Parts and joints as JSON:
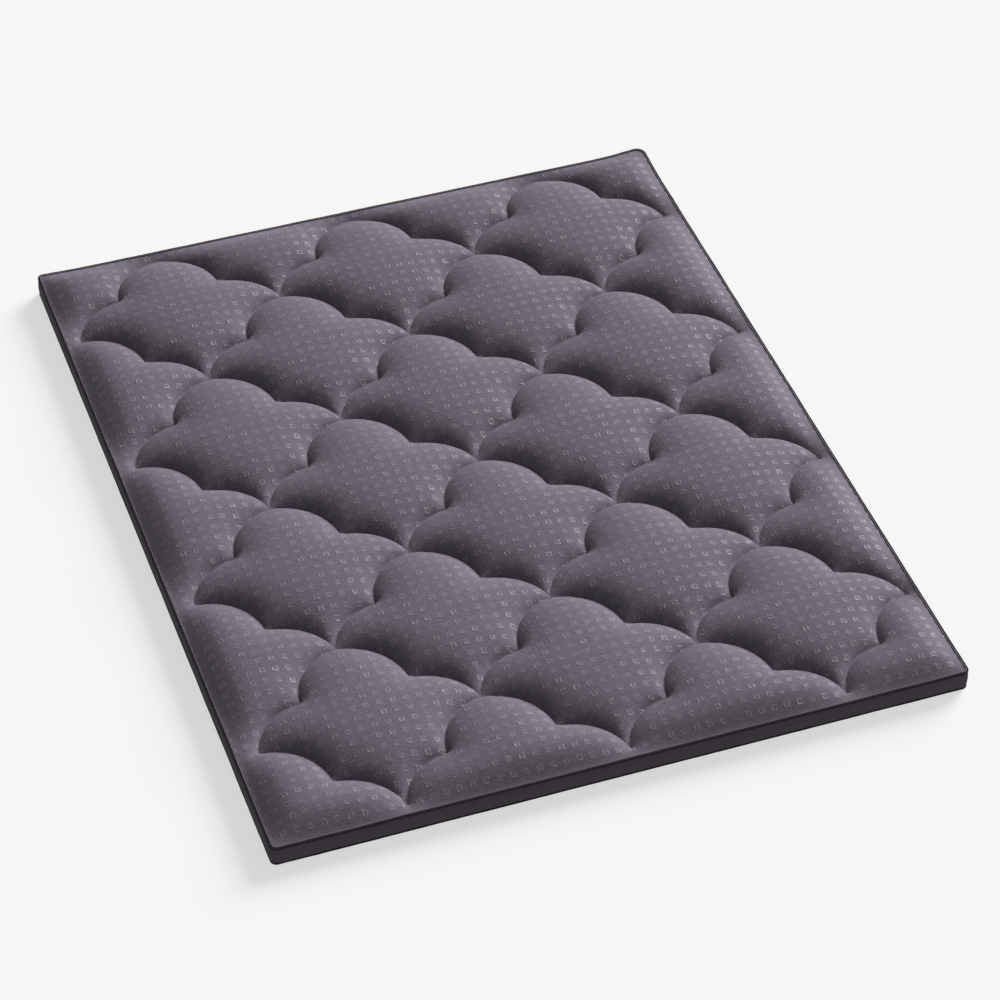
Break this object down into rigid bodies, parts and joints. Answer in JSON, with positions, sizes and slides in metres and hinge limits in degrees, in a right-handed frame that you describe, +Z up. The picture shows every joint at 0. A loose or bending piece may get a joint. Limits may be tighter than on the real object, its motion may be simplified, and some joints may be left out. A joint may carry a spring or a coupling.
{
  "type": "memory foam mattress",
  "caption": "Thin rectangular foam mattress in a sewn cover: deep scallop-quilted top, plain border, raised piping round the top edge, flat underside to lie on.",
  "frame": {"origin": "centre of the underside, on the surface the mattress lies on", "axes": "+X across the width, +Y along the length towards the head, +Z up"},
  "size_m": [1.6, 2, 0.086],
  "materials": {
    "face_cloth": "grey-mauve jacquard knit with small woven squares, soft sheen",
    "piping_cloth": "the face cloth folded round a thin cord",
    "piping_cord": "soft twisted filler cord",
    "border_cloth": "plain dark charcoal knit, matte",
    "binding_tape": "dark ribbed binding tape",
    "underside_cloth": "plain dark charcoal knit, matte",
    "lining_fleece": "thin needled fleece",
    "backing_fleece": "thin spunbonded fleece",
    "wadding": "soft polyester fibre fill",
    "memory_foam": "fine-celled viscoelastic foam",
    "support_foam": "open-celled polyurethane foam",
    "quilting_thread": "matching polyester thread",
    "dark_thread": "dark polyester thread"
  },
  "bodies": {
    "root": {"bottom_fabric": "underside_cloth", "bottom_binding": "binding_tape", "bottom_seam_thread": "dark_thread", "side_border": "border_cloth", "border_join_thread": "dark_thread", "border_lining": "lining_fleece", "base_foam": "support_foam", "memory_foam": "memory_foam", "quilt_backing": "backing_fleece", "quilt_wadding": "wadding", "top_fabric": "face_cloth", "quilting_thread": "quilting_thread", "top_seam_thread": "dark_thread", "top_binding": "binding_tape", "top_piping": "piping_cloth", "top_piping_cord": "piping_cord"}
  },
  "joints": []
}
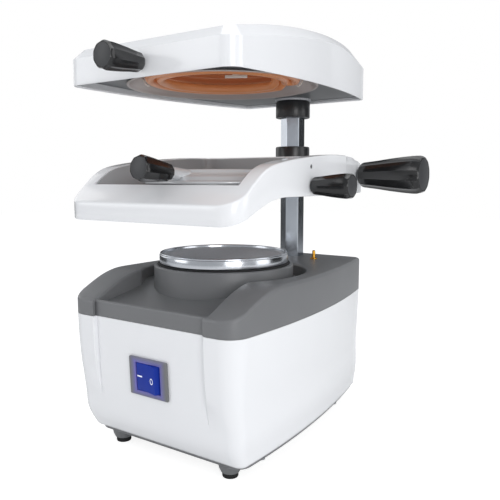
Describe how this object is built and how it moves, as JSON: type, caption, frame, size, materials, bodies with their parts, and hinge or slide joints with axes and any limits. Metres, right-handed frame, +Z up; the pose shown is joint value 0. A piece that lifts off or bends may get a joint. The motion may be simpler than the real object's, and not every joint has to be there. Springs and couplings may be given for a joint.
{
  "type": "dental_vacuum_former",
  "caption": "Bench-top dental vacuum former: white and grey base with chrome-rimmed forming chamber, hexagonal column, sliding sheet carriage with clamp ring, swinging heater head",
  "frame": {"origin": "on the counter, below the axis of the round forming chamber", "axes": "+X to the machine's right as its user faces it, +Y to its rear, +Z up"},
  "size_m": [0.2199, 0.2747, 0.3387],
  "materials": {
    "white_shell": "glossy injection-moulded white plastic",
    "grey_cover": "satin mid-grey moulded plastic",
    "dark_liner": "satin dark blue-grey plastic",
    "black_knob": "satin black faceted knob plastic with streaky highlights",
    "black_collar": "satin black acetal",
    "rubber_pad": "matt black rubber",
    "silicone_seal": "dark silicone",
    "chrome": "polished chrome plate",
    "polished_column": "polished hexagonal bar",
    "steel": "plain and galvanised steel",
    "aluminium": "cast and turned aluminium, satin",
    "mesh": "perforated sheet, grey",
    "copper_winding": "enamelled copper winding",
    "brass": "turned brass",
    "blue_rocker": "translucent blue plastic, lit from inside",
    "heater_glow": "heater tube glowing orange",
    "ceramic": "white ceramic"
  },
  "bodies": {
    "base": {"base_shell": "white_shell", "top_cover": "grey_cover", "bottom_plate": "grey_cover", "feet": "grey_cover", "foot_pads": "rubber_pad", "plate_screws": "steel", "chamber_bowl": "grey_cover", "chamber_seal": "silicone_seal", "rim_ring": "chrome", "perforated_plate": "mesh", "intake_gasket": "silicone_seal", "motor_mount": "rubber_pad", "motor_housing": "steel", "motor_bearings": "steel", "field_core": "steel", "field_coils": "copper_winding", "turbine_casing": "aluminium", "switch_bezel": "grey_cover", "switch_body": "black_collar", "pin_bush": "brass", "pin_spring": "steel", "pin_bracket": "steel", "micro_switch": "black_collar", "column": "polished_column", "column_socket": "aluminium", "column_bolt": "steel", "upper_collar": "black_collar", "mains_inlet": "black_collar", "fuse_holder": "black_collar", "inlet_screws": "steel"},
    "rotor": {"motor_armature": "steel", "fan_wheel": "aluminium"},
    "rocker": {"switch_rocker": "blue_rocker"},
    "pin": {"vacuum_pin": "brass"},
    "carriage": {"carriage_frame": "white_shell", "carriage_rear_cover": "white_shell", "carriage_liner": "dark_liner", "column_bush": "black_collar", "slide_block": "aluminium", "block_screws": "steel", "lower_sheet_ring": "aluminium", "sheet_seal": "silicone_seal", "clamp_hinge_pin": "chrome"},
    "column_lock": {"lock_handle": "black_knob", "lock_stud": "steel"},
    "side_lock": {"side_knob": "black_knob", "side_stud": "steel"},
    "clamp": {"clamp_ring": "aluminium", "clamp_rod": "aluminium", "clamp_knob": "black_knob"},
    "head": {"head_shell": "white_shell", "head_liner": "dark_liner", "reflector": "aluminium", "heater_tube": "heater_glow", "heater_clips": "steel", "terminal_block": "ceramic", "head_hub": "aluminium", "pivot_fastener": "steel", "head_knob": "black_knob", "head_stud": "steel"}
  },
  "joints": [
    {"name": "carriage_slide", "type": "slide", "parent": "base", "child": "carriage", "axis": [0, 0, 1], "range_m": [-0.0625, 0.027]},
    {"name": "head_swing", "type": "hinge", "parent": "base", "child": "head", "pos_m": [0, 0.115, 0.306], "axis": [0, 0, 1], "range_deg": [-100, 100]},
    {"name": "clamp_hinge", "type": "hinge", "parent": "carriage", "child": "clamp", "pos_m": [0, 0.065, 0.2239], "axis": [-1, 0, 0], "range_deg": [0, 9]},
    {"name": "column_lock_turn", "type": "hinge", "parent": "carriage", "child": "column_lock", "pos_m": [0.1, 0.115, 0.224], "axis": [1, 0, 0], "range_deg": [-180, 0]},
    {"name": "side_lock_turn", "type": "hinge", "parent": "carriage", "child": "side_lock", "pos_m": [0.09, 0, 0.215], "axis": [1, 0, 0], "range_deg": [-180, 0]},
    {"name": "switch_rock", "type": "hinge", "parent": "base", "child": "rocker", "pos_m": [0, -0.08942, 0.07218], "axis": [0, -0.046, 0.9989], "range_deg": [0, 20]},
    {"name": "pin_press", "type": "slide", "parent": "base", "child": "pin", "axis": [0, 0, -1], "range_m": [0, 0.003], "stiffness_N_per_m": 300, "springref_m": -0.002, "deforming": ["pin_spring"]},
    {"name": "rotor_spin", "type": "hinge", "parent": "base", "child": "rotor", "pos_m": [0, 0, 0.05], "axis": [0, 0, 1], "continuous": true}
  ]
}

- Stated goal:
Reproduce every line of the material above exactly.

- Response to this exercise:
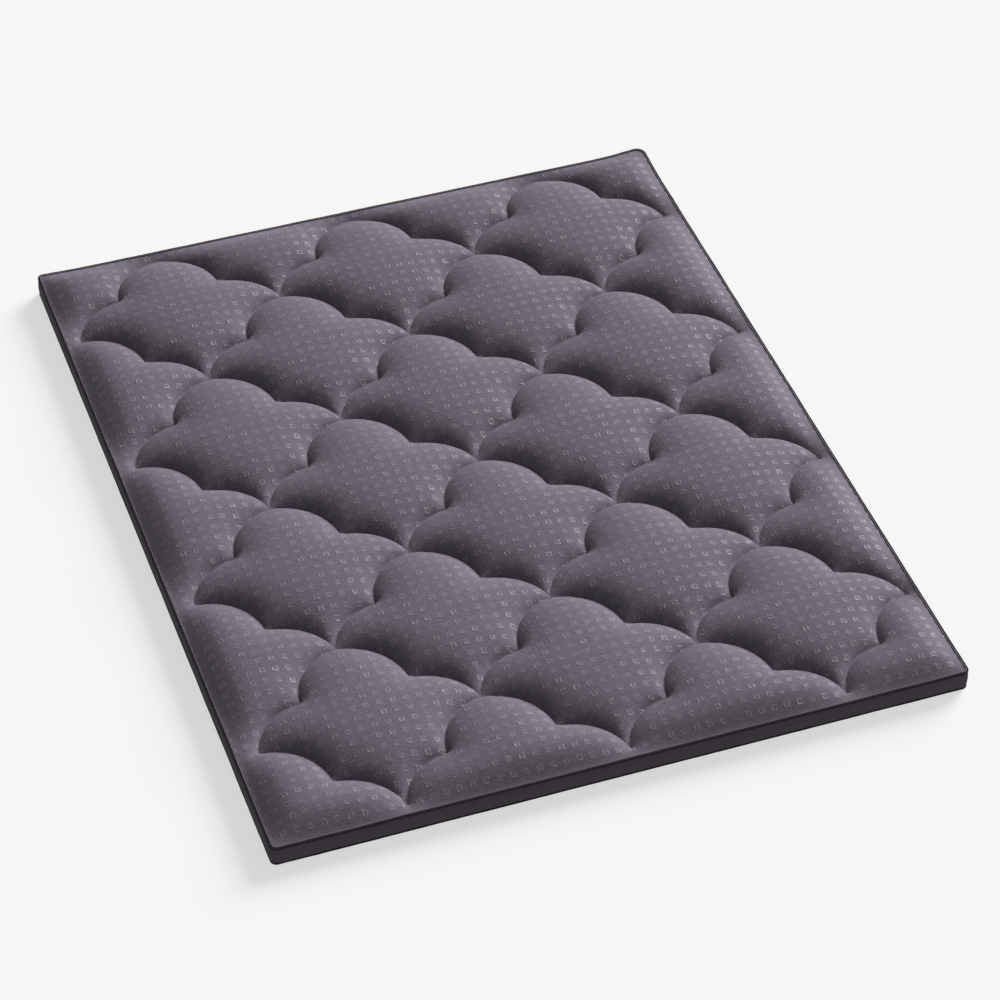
Break this object down into rigid bodies, parts and joints. Answer in JSON, with positions, sizes and slides in metres and hinge limits in degrees, in a right-handed frame that you describe, +Z up. The picture shows every joint at 0. A loose or bending piece may get a joint. Limits may be tighter than on the real object, its motion may be simplified, and some joints may be left out. A joint may carry a spring or a coupling.
{
  "type": "memory foam mattress",
  "caption": "Thin rectangular foam mattress in a sewn cover: deep scallop-quilted top, plain border, raised piping round the top edge, flat underside to lie on.",
  "frame": {"origin": "centre of the underside, on the surface the mattress lies on", "axes": "+X across the width, +Y along the length towards the head, +Z up"},
  "size_m": [1.6, 2, 0.086],
  "materials": {
    "face_cloth": "grey-mauve jacquard knit with small woven squares, soft sheen",
    "piping_cloth": "the face cloth folded round a thin cord",
    "piping_cord": "soft twisted filler cord",
    "border_cloth": "plain dark charcoal knit, matte",
    "binding_tape": "dark ribbed binding tape",
    "underside_cloth": "plain dark charcoal knit, matte",
    "lining_fleece": "thin needled fleece",
    "backing_fleece": "thin spunbonded fleece",
    "wadding": "soft polyester fibre fill",
    "memory_foam": "fine-celled viscoelastic foam",
    "support_foam": "open-celled polyurethane foam",
    "quilting_thread": "matching polyester thread",
    "dark_thread": "dark polyester thread"
  },
  "bodies": {
    "root": {"bottom_fabric": "underside_cloth", "bottom_binding": "binding_tape", "bottom_seam_thread": "dark_thread", "side_border": "border_cloth", "border_join_thread": "dark_thread", "border_lining": "lining_fleece", "base_foam": "support_foam", "memory_foam": "memory_foam", "quilt_backing": "backing_fleece", "quilt_wadding": "wadding", "top_fabric": "face_cloth", "quilting_thread": "quilting_thread", "top_seam_thread": "dark_thread", "top_binding": "binding_tape", "top_piping": "piping_cloth", "top_piping_cord": "piping_cord"}
  },
  "joints": []
}
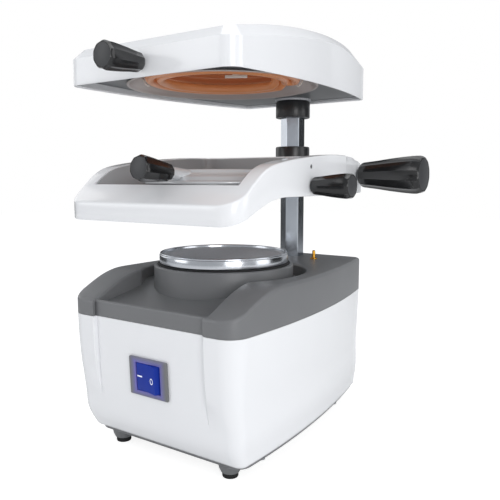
Describe how this object is built and how it moves, as JSON: type, caption, frame, size, materials, bodies with their parts, and hinge or slide joints with axes and any limits. Metres, right-handed frame, +Z up; the pose shown is joint value 0. A piece that lifts off or bends may get a joint. The motion may be simpler than the real object's, and not every joint has to be there. Springs and couplings may be given for a joint.
{
  "type": "dental_vacuum_former",
  "caption": "Bench-top dental vacuum former: white and grey base with chrome-rimmed forming chamber, hexagonal column, sliding sheet carriage with clamp ring, swinging heater head",
  "frame": {"origin": "on the counter, below the axis of the round forming chamber", "axes": "+X to the machine's right as its user faces it, +Y to its rear, +Z up"},
  "size_m": [0.2199, 0.2747, 0.3387],
  "materials": {
    "white_shell": "glossy injection-moulded white plastic",
    "grey_cover": "satin mid-grey moulded plastic",
    "dark_liner": "satin dark blue-grey plastic",
    "black_knob": "satin black faceted knob plastic with streaky highlights",
    "black_collar": "satin black acetal",
    "rubber_pad": "matt black rubber",
    "silicone_seal": "dark silicone",
    "chrome": "polished chrome plate",
    "polished_column": "polished hexagonal bar",
    "steel": "plain and galvanised steel",
    "aluminium": "cast and turned aluminium, satin",
    "mesh": "perforated sheet, grey",
    "copper_winding": "enamelled copper winding",
    "brass": "turned brass",
    "blue_rocker": "translucent blue plastic, lit from inside",
    "heater_glow": "heater tube glowing orange",
    "ceramic": "white ceramic"
  },
  "bodies": {
    "base": {"base_shell": "white_shell", "top_cover": "grey_cover", "bottom_plate": "grey_cover", "feet": "grey_cover", "foot_pads": "rubber_pad", "plate_screws": "steel", "chamber_bowl": "grey_cover", "chamber_seal": "silicone_seal", "rim_ring": "chrome", "perforated_plate": "mesh", "intake_gasket": "silicone_seal", "motor_mount": "rubber_pad", "motor_housing": "steel", "motor_bearings": "steel", "field_core": "steel", "field_coils": "copper_winding", "turbine_casing": "aluminium", "switch_bezel": "grey_cover", "switch_body": "black_collar", "pin_bush": "brass", "pin_spring": "steel", "pin_bracket": "steel", "micro_switch": "black_collar", "column": "polished_column", "column_socket": "aluminium", "column_bolt": "steel", "upper_collar": "black_collar", "mains_inlet": "black_collar", "fuse_holder": "black_collar", "inlet_screws": "steel"},
    "rotor": {"motor_armature": "steel", "fan_wheel": "aluminium"},
    "rocker": {"switch_rocker": "blue_rocker"},
    "pin": {"vacuum_pin": "brass"},
    "carriage": {"carriage_frame": "white_shell", "carriage_rear_cover": "white_shell", "carriage_liner": "dark_liner", "column_bush": "black_collar", "slide_block": "aluminium", "block_screws": "steel", "lower_sheet_ring": "aluminium", "sheet_seal": "silicone_seal", "clamp_hinge_pin": "chrome"},
    "column_lock": {"lock_handle": "black_knob", "lock_stud": "steel"},
    "side_lock": {"side_knob": "black_knob", "side_stud": "steel"},
    "clamp": {"clamp_ring": "aluminium", "clamp_rod": "aluminium", "clamp_knob": "black_knob"},
    "head": {"head_shell": "white_shell", "head_liner": "dark_liner", "reflector": "aluminium", "heater_tube": "heater_glow", "heater_clips": "steel", "terminal_block": "ceramic", "head_hub": "aluminium", "pivot_fastener": "steel", "head_knob": "black_knob", "head_stud": "steel"}
  },
  "joints": [
    {"name": "carriage_slide", "type": "slide", "parent": "base", "child": "carriage", "axis": [0, 0, 1], "range_m": [-0.0625, 0.027]},
    {"name": "head_swing", "type": "hinge", "parent": "base", "child": "head", "pos_m": [0, 0.115, 0.306], "axis": [0, 0, 1], "range_deg": [-100, 100]},
    {"name": "clamp_hinge", "type": "hinge", "parent": "carriage", "child": "clamp", "pos_m": [0, 0.065, 0.2239], "axis": [-1, 0, 0], "range_deg": [0, 9]},
    {"name": "column_lock_turn", "type": "hinge", "parent": "carriage", "child": "column_lock", "pos_m": [0.1, 0.115, 0.224], "axis": [1, 0, 0], "range_deg": [-180, 0]},
    {"name": "side_lock_turn", "type": "hinge", "parent": "carriage", "child": "side_lock", "pos_m": [0.09, 0, 0.215], "axis": [1, 0, 0], "range_deg": [-180, 0]},
    {"name": "switch_rock", "type": "hinge", "parent": "base", "child": "rocker", "pos_m": [0, -0.08942, 0.07218], "axis": [0, -0.046, 0.9989], "range_deg": [0, 20]},
    {"name": "pin_press", "type": "slide", "parent": "base", "child": "pin", "axis": [0, 0, -1], "range_m": [0, 0.003], "stiffness_N_per_m": 300, "springref_m": -0.002, "deforming": ["pin_spring"]},
    {"name": "rotor_spin", "type": "hinge", "parent": "base", "child": "rotor", "pos_m": [0, 0, 0.05], "axis": [0, 0, 1], "continuous": true}
  ]
}